After the girl’s father dismisses her for crying due to being “only a girl”, she states “I didn’t protest, even in my heart. Maybe it was true” (277). Gender discrimination by her father and brother is a cruel and shaming experience for the girl. Though crying is considered a weak expression of emotion, for the girl it is also an expression of her emotional honesty to the situation. The girl, succumbing to stereotypical gender constrictions that women are the weaker sex is able to maintain an emotional connectedness that is not granted to Laird. Influenced by patriarchy, the girl begins to conform to internal and external social conditioning.
Despite this, she is able to maintain an emotional connectedness to herself during her transformation, while Laird is removed from his. The girl mourns the loss of her freedom; her emotional connectedness is considered weak and feminine. In contrast, Laird is not able to express his emotions as he must present as strong and masculine. The girl’s spirited rebellion against gender stereotypes is suppressed by social conditioning of the time, and the girl eventually surrenders to these pressures.
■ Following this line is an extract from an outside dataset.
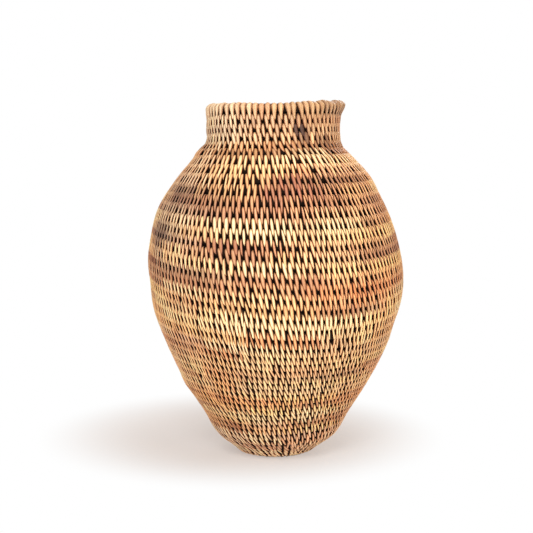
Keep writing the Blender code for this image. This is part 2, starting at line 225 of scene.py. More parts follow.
def outer_outline():
    """The smooth outline from the base's middle to the rim, with the pitches at each of its points."""
    points = STATIONS[:, :2]
    chords = np.linalg.norm(np.diff(points, axis=0), axis=1)
    slopes = [np.array([1.0, 0.0])]
    for place in range(1, len(points) - 1):
        before = (points[place] - points[place - 1]) / chords[place - 1]
        after = (points[place + 1] - points[place]) / chords[place]
        shared = chords[place - 1] + chords[place]
        slopes.append((before * chords[place] + after * chords[place - 1]) / shared)
    slopes.append((points[-1] - points[-2]) / chords[-1])
    pitches = STATIONS[:, [COURSE, STITCH]]
    rows = [(0.0, 0.0, *pitches[0])]
    for place, chord in enumerate(chords):
        for count in range(POINTS_PER_SPAN):
            share = count / POINTS_PER_SPAN
            eased = smooth_step(share)
            point = (
                points[place] * (1 - eased)
                + points[place + 1] * eased
                + slopes[place] * chord * share * (1 - share) ** 2
                - slopes[place + 1] * chord * share**2 * (1 - share)
            )
            rows.append((*point, *(pitches[place] * (1 - eased) + pitches[place + 1] * eased)))
    rows.append((*points[-1], *pitches[-1]))
    return np.array(rows)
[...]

Men were more valued than women and women’s required expression of emotions contributed to their assumed inferiority.
Laird’s lack of empathy to the girl is the result of social conditioning in a patriarchal society where men are not only encouraged to suppress emotions but consider women as less than men as opposed to equal. Normative gender expectations still exist today in our society, but restrictions on gender roles are being challenged and dismantled, and traditional spheres of employment are now occupied by both men and women.
Munro, Alice. “Boys and Girls. ” Currents: stories, essays, poems, and plays. Scarborough, Ont. : Prentice Hall Canada, 2000. 269-277. Print.